Frequently Asked Questions

What is velocity in Simple Harmonic Motion?

Velocity is the rate of change of position of the oscillating object with respect to time. It describes how fast and in what direction the object is moving at any given moment.

What is the standard formula for velocity in SHM?

As a function of time, v(t) = -Aω sin(ωt + φ). As a function of position, v(x) = ±ω√(A² - x²), where A is amplitude, ω is angular frequency, and φ is the phase constant.

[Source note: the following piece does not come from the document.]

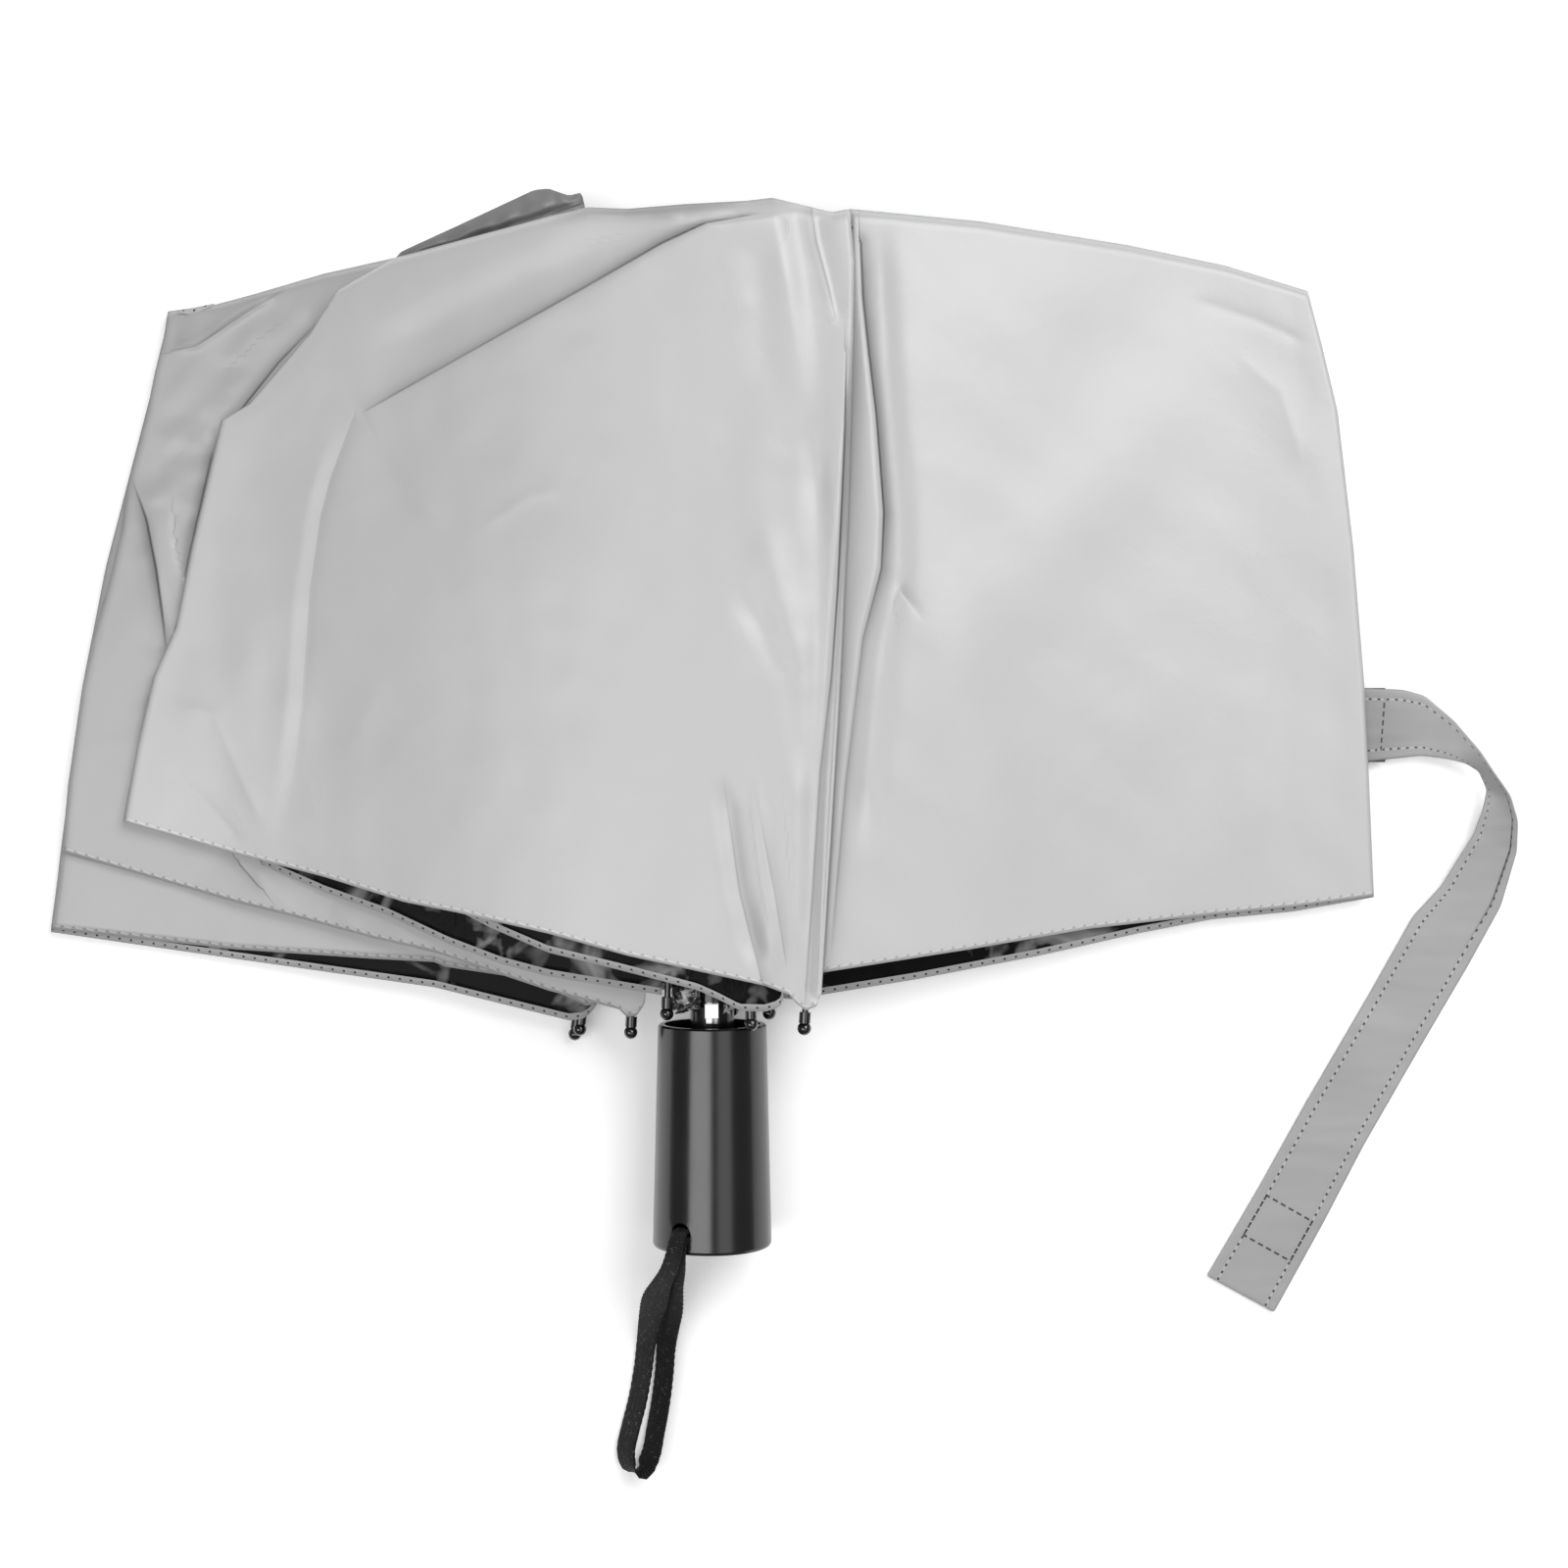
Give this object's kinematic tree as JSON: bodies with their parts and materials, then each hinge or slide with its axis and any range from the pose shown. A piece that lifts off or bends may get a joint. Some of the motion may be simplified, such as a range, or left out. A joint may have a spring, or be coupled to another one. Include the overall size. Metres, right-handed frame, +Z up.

Where is velocity maximum in SHM?

Velocity is maximum when the object passes through the equilibrium position (x = 0). At this point, the displacement is zero, and all potential energy has converted into kinetic energy.

Where is velocity zero in SHM?

Velocity is zero at the extreme positions or turning points (x = +A and x = -A), where the oscillator temporarily stops to reverse direction.

What is the phase difference between displacement and velocity in SHM?

Velocity leads displacement by π/2 radians (or 90°). This represents a quarter-cycle phase shift, meaning velocity is zero when displacement is maximum, and vice versa.

How is velocity related to energy in SHM?

The velocity of the mass directly determines its kinetic energy (K = 1/2 m v²). As the object oscillates, energy is continuously exchanged between kinetic energy and elastic potential energy (U = 1/2 k x²).

Can velocity be negative in SHM?

Yes. Velocity can be positive or negative depending on the direction of motion. The sign tells which way the oscillator is moving relative to the chosen positive direction.

How does amplitude affect maximum velocity in SHM?

Maximum velocity is vmax = Aω. If angular frequency stays the same, increasing amplitude increases the maximum velocity in direct proportion.

Why is velocity zero at the turning points?

At each turning point the object briefly stops before reversing direction. At that instant, all mechanical energy is potential energy, so velocity is zero.